Construction needed to improve the water in the polluted canal will disrupt the quality of life of residents living two neighborhood away, thanks to the city’s $50-million rehabilitation of a “flushing tunnel” that runs from the top of the filthy canal to the Buttermilk Channel between Brooklyn and Governors Island.

That and an $85-million upgrade of an adjacent wastewater pumping station in the Canal zone will mean road work for the next three years at several key intersections.

At Columbia Street and Tiffany Place, blocks way from the top of the canal, the project has already “been very disruptive to the neighborhood,” said Tiffany Place resident Mina Roustayi. “I understand the environmental reasons for it, but I’m concerned with the parking — we’ve already lost 10-13 spaces.”
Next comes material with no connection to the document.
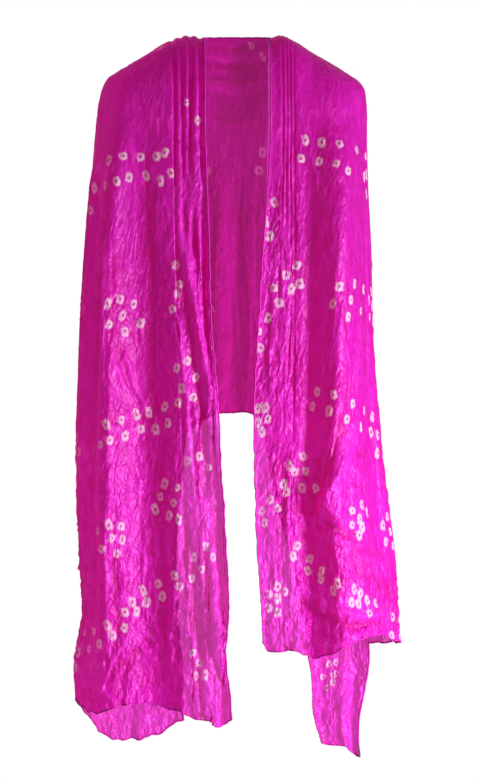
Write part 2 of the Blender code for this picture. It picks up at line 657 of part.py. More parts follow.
def build():
    for old in list(bpy.data.objects):
        bpy.data.objects.remove(old)
    stole = bpy.data.collections.new("dupatta_stole")
    bpy.context.scene.collection.children.link(stole)
    cloth = material("cloth", CLOTH_PINK)
    edging = material("hem_edging", HEM_PINK)
    turned = HEM_WIDTH + HEM_GAP

    back = back_grid()
    back_rows = YOKE_ROWS // 2
    for name, side in (("left", left_side), ("right", right_side)):
        flip = side is right_side
        band, curtain, yoke, rear = (
            band_grid(side), front_curtain_grid(side), yoke_grid(side), rear_grid(side),
        )
        tail = tail_grid(rear)
        hanging_rows = len(curtain)
        has_tail = side is right_side

        # The end's hem runs along the band, the panel and the layer behind.
        last_rear = TAIL_FROM_COLUMN + 1 if has_tail else rear.shape[1]
        edge = np.concatenate([band[0], curtain[-1, 1:], rear[-1, 1:last_rear]])
        inside = np.concatenate([band[1], curtain[-2, 1:], rear[-2, 1:last_rear]])
        cloth_stretch(f"{name}_end_hem", [strip(edge, inside)], stole, edging, not flip, HEM_WALL)

        # The long edge's hem behind, from the back sheet's hem down.
        meets = int(np.argmin(abs(hanging_shares(side) - back_hem_share(side))))
        edge, inside = rear[meets:, -1], rear[meets:, -2]
        if has_tail:
            edge = np.concatenate([edge, tail[1:, 0]])
            inside = np.concatenate([inside, tail[1:, 1]])
        hem = clear_of_ends(strip(edge, inside), SEAM_GAP, turned + CORNER_GAP)
        cloth_stretch(f"{name}_rear_edge_hem", [hem], stole, edging, flip, HEM_WALL)

        # The long edge's hem in front, up to the crest.
        front_rows = hanging_rows + back_rows
        hem = strip(band[:front_rows, 0], band[:front_rows, 1])
        hem = clear_of_ends(hem, turned, SEAM_GAP)
        cloth_stretch(f"{name}_front_edge_hem", [hem], stole, edging, not flip, HEM_WALL)

        # Each stretch draws back from its hems and from the stretch beside it.
        band_low, curtain_low = band[0].copy(), curtain[-1].copy()
        whole = beyond_hem(
            np.concatenate([band_low, curtain_low[1:]]),
            np.concatenate([band[1], curtain[-2, 1:]]),
        )
        band[0], curtain[-1] = whole[: band.shape[1]], whole[band.shape[1] - 1 :]
        rear_low = rear[-1].copy()
        rear[-1] = beyond_hem(rear_low, rear[-2])
        if has_tail:
            seam = slice(TAIL_FROM_COLUMN + 1, None)
            rear[-1, seam] = drawn_back(rear_low[seam], rear[-2, seam], SEAM_GAP / 2)
        beside = np.concatenate([curtain[::-1, :2], yoke[1:, :2]])
        distance = seam_distance(band[:, -1], band[:, -2], beside[:, 1])
        band[:, -1] = drawn_back(band[:, -1], band[:, -2], distance)
        beside_edge = drawn_back(beside[:, 0], beside[:, 1], distance)
        curtain[:, 0] = beside_edge[:hanging_rows][::-1]
        yoke[:, 0] = beside_edge[hanging_rows - 1 :]
        front_edge = beyond_hem(band[:front_rows, 0], band[:front_rows, 1])
        part_side_by_side(curtain, rear)
        long_edge = beyond_hem(rear[:, -1], rear[:, -2])
        seam_edge = drawn_back(rear[:, -1], rear[:, -2], SEAM_GAP / 2)
        hemmed = np.arange(hanging_rows)[:, None] >= meets
        rear[:, -1] = np.where(hemmed, long_edge, seam_edge)
        rear[0] = drawn_back(rear[0], rear[1], SEAM_GAP / 2)
        band[-1] = drawn_back(band[-1], band[-2], SEAM_GAP / 2)
        yoke[-1] = drawn_back(yoke[-1], yoke[-2], SEAM_GAP / 2)
        yoke[0], yoke[:, -1] = curtain[0, : FRONT_COLUMNS + 1], curtain[0, FRONT_COLUMNS:]

        # Behind the crest the band's inner edge meets the back sheet.
        behind = slice(front_rows - 1, None)
        at = 0 if side is left_side else -1
        step = 1 if side is left_side else -1
        band_edge, band_inside = band[behind, 0].copy(), band[behind, 1]
        back_edge = back[: back_rows + 1, at].copy()
        back_inside = back[: back_rows + 1, at + step]
        distance = seam_distance(back_edge, back_inside, back_edge + band_inside - band_edge)
        band[behind, 0] = drawn_back(band_edge, band_inside, distance)
        band[:front_rows, 0] = front_edge
        back[: back_rows + 1, at] = drawn_back(back_edge, back_inside, distance)
        lower_edge, lower_inside = back[back_rows + 1 :, at], back[back_rows + 1 :, at + step]
        back[back_rows + 1 :, at] = drawn_back(lower_edge, lower_inside, SEAM_GAP)

        cloth_stretch(f"{name}_band", [band], stole, cloth, flip)
        cloth_stretch(f"{name}_front", [curtain[::-1], yoke], stole, cloth, flip)
        cloth_stretch(f"{name}_rear", [rear[::-1]], stole, cloth, flip)
        if has_tail:
            hem = clear_of_ends(
                strip(tail[:, -1], tail[:, -2]), turned, turned + CORNER_GAP
            )
            cloth_stretch("tail_side_hem", [hem], stole, edging, not flip, HEM_WALL)
            hem = strip(tail[-1], tail[-2])
            cloth_stretch("tail_end_hem", [hem], stole, edging, not flip, HEM_WALL)
            low = beyond_hem(tail[-1], tail[-2])
            tail[0] = drawn_back(tail[0], tail[1], SEAM_GAP / 2)
            left = beyond_hem(tail[:, 0], tail[:, 1])
            right = beyond_hem(tail[:, -1], tail[:, -2])
            tail[-1] = low
            tail[:-1, 0], tail[:-1, -1] = left[:-1], right[:-1]
            tail[-1, 0] = drawn_back(low[0], low[1], turned)
            tail[-1, -1] = drawn_back(low[-1], low[-2], turned)
            cloth_stretch("right_tail", [tail[::-1]], stole, cloth)

    cloth_stretch("neck_hem", [strip(back[0], back[1])], stole, edging, False, HEM_WALL)
    cloth_stretch("back_hem", [strip(back[-1], back[-2])], stole, edging, True, HEM_WALL)
    low = beyond_hem(back[-1], back[-2])
    back[0] = beyond_hem(back[0], back[1])
    back[-1] = low
    cloth_stretch("back_panel", [back[::-1]], stole, cloth)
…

And it’s not just the noise and inconvenience she’s worried about.

“I’m concerned with all the vibrations and what that will do to the buildings,” she said.

Department of Environmental Protection officials briefed Community Board 6 on Thursday night about the work, and insisted that the work will inconvenience the fewest number of people.

Spokeswoman Mercedes Padilla said that street closures have been minimized by installing a mile-plus–long force main — the discharge pipeline from the Gowanus wastewater pumping station at Butler Street — to a sewer within the flushing tunnel that forces sewage to a treatment plant in the Brooklyn Navy Yard.

“This method eliminates a mile-and-a half of ‘open cut’ construction that would have otherwise been required through tight streets, historic neighborhoods and congested intersections,” Padilla noted.

Still, street closures will be required at various locations to access the flushing tunnel and construct the force main.

The areas include:

• Butler Street between Bond and Nevins Streets: The sidewalk and approximately one lane of the street will be closed directly in front of the Gowanus facilities site for approximately 40 months. One lane of traffic and the sidewalk on the opposite side of the street will be maintained at all times. This closure is required to construct a temporary force main from the temporary wastewater pumping station to the existing sewer so that pumping of wastewater is maintained during the reconstruction and upgrade of the existing wastewater pumping station.

• Degraw Street and Tompkins Place: One lane of Degraw Street at the intersection of Tompkins Place will be closed for 26 months. According to the agency, there is an existing access chamber to the underground flushing tunnel here and it will be used to access the tunnel for inspection and delivery of materials for the construction of the force main. This location is the only access to the tunnel at its midpoint.

• Degraw Street: Degraw Street from Columbia Street to Tiffany Place will be closed to traffic for approximately nine months. This is required for the construction of a below-ground chamber that will transition the wastewater force main from the flushing tunnel to the street. One lane of traffic will be opened after this one-month period, and the remaining lane will be closed for approximately 17 months. A bike lane from Columbia that turns right into Degraw will be shifted away from the construction.

During the upgrades, the flushing tunnel will be turned off, necessitating a temporary system to oxygenate the water using aeration piping. Without the system, which is marked by buoys, the canal’s trademark stink would return with a vengeance. The temporary system will be running in August.

All the work is independent of the canal’s federally overseen Superfund clean-up.